PROBLEM TO WORK ON: Gather each line containing the string "type" from these entries.

DATA RECORDS:
---+---

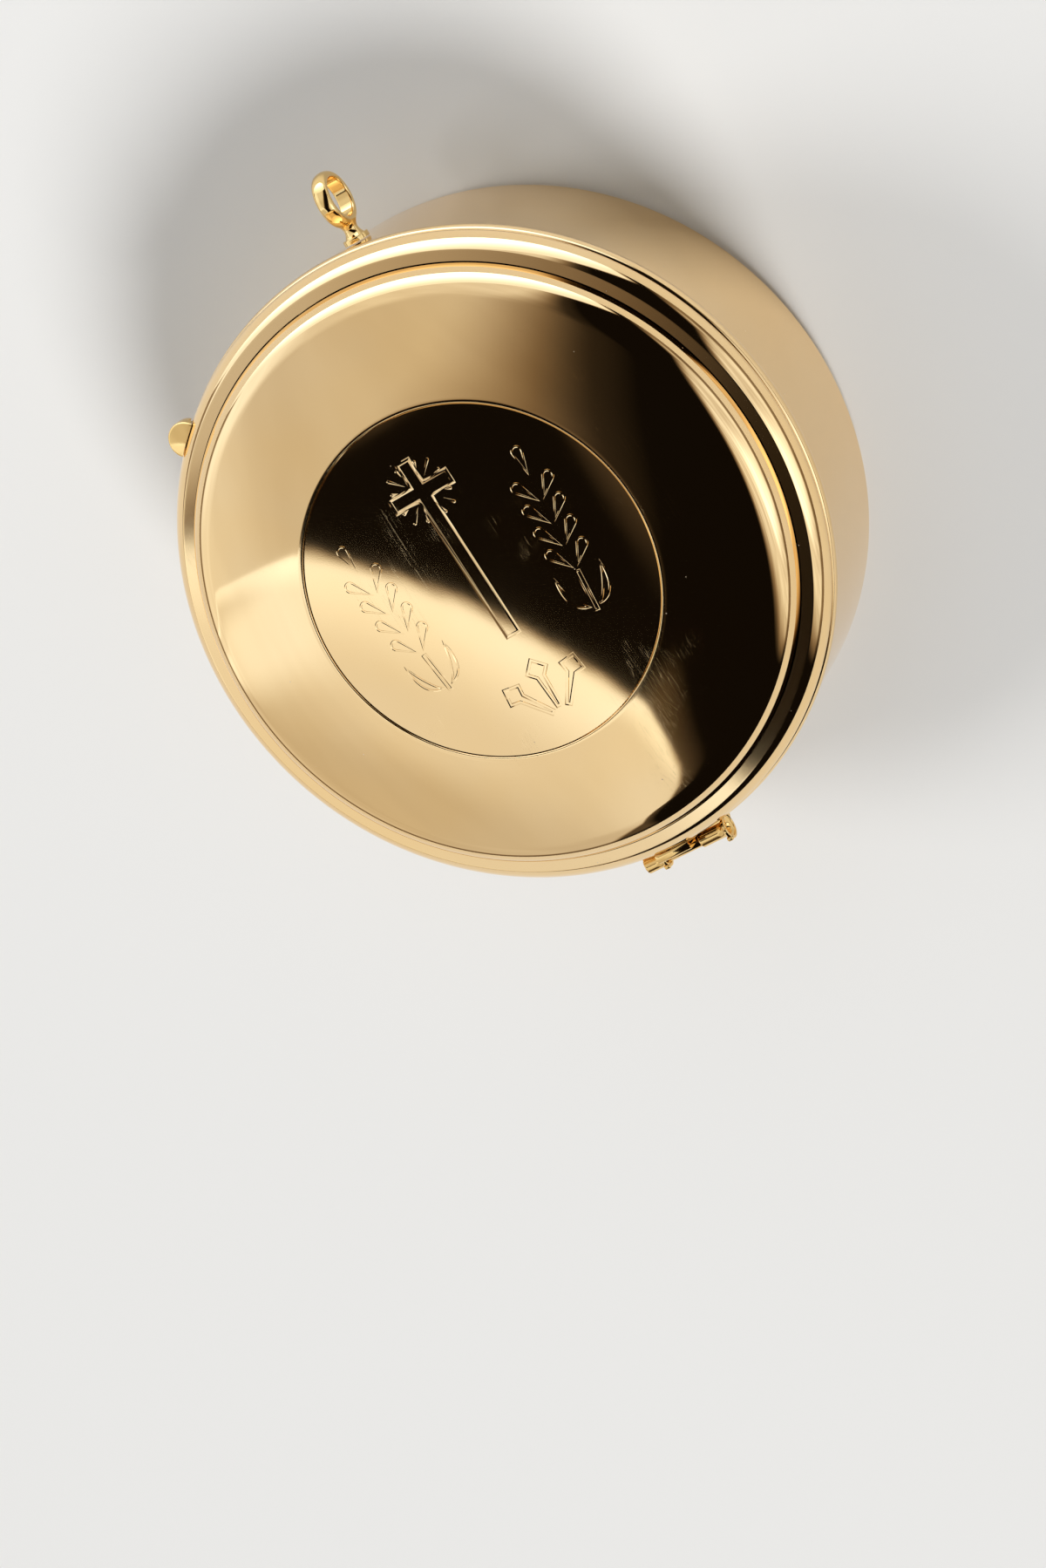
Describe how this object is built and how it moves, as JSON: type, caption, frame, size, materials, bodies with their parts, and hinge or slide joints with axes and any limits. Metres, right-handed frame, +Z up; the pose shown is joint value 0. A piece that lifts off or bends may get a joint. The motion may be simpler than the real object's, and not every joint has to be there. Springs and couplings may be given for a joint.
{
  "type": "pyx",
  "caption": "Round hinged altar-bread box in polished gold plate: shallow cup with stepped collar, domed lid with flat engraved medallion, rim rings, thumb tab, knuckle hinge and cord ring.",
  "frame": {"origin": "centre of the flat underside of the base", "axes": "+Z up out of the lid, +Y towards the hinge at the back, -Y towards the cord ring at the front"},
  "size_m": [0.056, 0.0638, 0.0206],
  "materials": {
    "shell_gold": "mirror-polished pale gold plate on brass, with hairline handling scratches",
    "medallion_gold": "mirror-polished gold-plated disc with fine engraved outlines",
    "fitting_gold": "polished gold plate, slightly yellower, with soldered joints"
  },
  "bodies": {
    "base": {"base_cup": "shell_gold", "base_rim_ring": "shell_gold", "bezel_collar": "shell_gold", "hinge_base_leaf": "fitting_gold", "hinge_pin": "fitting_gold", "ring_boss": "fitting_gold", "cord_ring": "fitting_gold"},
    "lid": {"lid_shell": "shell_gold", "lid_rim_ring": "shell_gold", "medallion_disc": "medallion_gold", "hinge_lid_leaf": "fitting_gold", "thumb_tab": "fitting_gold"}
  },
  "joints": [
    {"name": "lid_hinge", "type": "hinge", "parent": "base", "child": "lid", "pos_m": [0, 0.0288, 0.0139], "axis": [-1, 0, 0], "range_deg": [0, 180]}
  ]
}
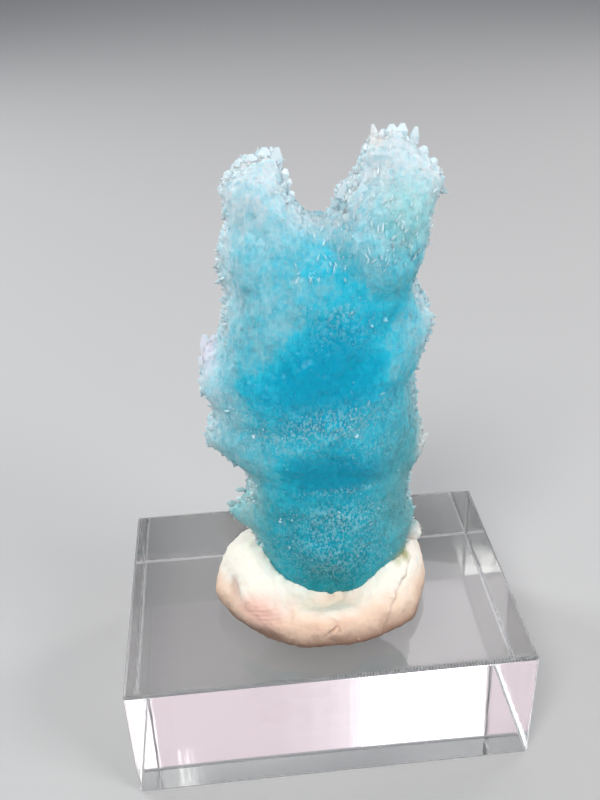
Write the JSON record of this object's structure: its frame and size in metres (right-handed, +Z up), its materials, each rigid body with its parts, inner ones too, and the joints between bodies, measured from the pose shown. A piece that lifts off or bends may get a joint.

---+---

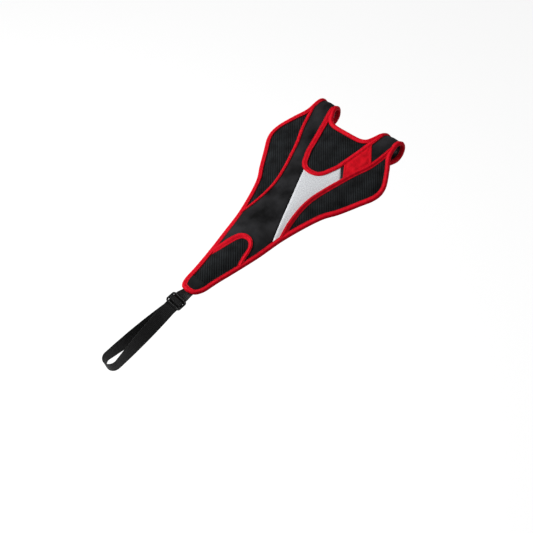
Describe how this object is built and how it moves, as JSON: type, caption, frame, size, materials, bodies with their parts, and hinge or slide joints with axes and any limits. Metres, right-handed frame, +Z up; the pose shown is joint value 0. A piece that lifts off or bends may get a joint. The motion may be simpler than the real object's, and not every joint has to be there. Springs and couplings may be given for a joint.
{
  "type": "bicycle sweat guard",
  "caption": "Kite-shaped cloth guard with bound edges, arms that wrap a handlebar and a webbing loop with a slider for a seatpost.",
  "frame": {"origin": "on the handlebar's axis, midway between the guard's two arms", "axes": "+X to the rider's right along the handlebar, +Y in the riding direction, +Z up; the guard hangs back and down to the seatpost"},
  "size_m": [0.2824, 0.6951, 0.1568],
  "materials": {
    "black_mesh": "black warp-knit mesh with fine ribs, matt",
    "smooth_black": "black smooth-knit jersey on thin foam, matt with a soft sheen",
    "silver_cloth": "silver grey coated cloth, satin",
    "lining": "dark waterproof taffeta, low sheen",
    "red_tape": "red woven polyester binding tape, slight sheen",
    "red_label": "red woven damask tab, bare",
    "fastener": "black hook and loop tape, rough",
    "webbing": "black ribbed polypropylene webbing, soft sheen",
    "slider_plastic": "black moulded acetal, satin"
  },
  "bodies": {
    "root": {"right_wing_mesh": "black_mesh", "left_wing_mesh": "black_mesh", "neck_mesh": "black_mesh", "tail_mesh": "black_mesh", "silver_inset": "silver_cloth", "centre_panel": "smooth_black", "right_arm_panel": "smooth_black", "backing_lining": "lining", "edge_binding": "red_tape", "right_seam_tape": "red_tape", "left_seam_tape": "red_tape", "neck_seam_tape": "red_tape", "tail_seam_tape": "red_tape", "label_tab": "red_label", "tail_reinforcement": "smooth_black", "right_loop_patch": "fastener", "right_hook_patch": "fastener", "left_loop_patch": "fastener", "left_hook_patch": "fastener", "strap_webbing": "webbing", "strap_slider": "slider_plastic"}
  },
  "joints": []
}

---+---

REPLY TO THE TASK:
Describe how this object is built and how it moves, as JSON: type, caption, frame, size, materials, bodies with their parts, and hinge or slide joints with axes and any limits. Metres, right-handed frame, +Z up; the pose shown is joint value 0. A piece that lifts off or bends may get a joint. The motion may be simpler than the real object's, and not every joint has to be there. Springs and couplings may be given for a joint.
  "type": "pyx",
    {"name": "lid_hinge", "type": "hinge", "parent": "base", "child": "lid", "pos_m": [0, 0.0288, 0.0139], "axis": [-1, 0, 0], "range_deg": [0, 180]}
Describe how this object is built and how it moves, as JSON: type, caption, frame, size, materials, bodies with their parts, and hinge or slide joints with axes and any limits. Metres, right-handed frame, +Z up; the pose shown is joint value 0. A piece that lifts off or bends may get a joint. The motion may be simpler than the real object's, and not every joint has to be there. Springs and couplings may be given for a joint.
  "type": "bicycle sweat guard",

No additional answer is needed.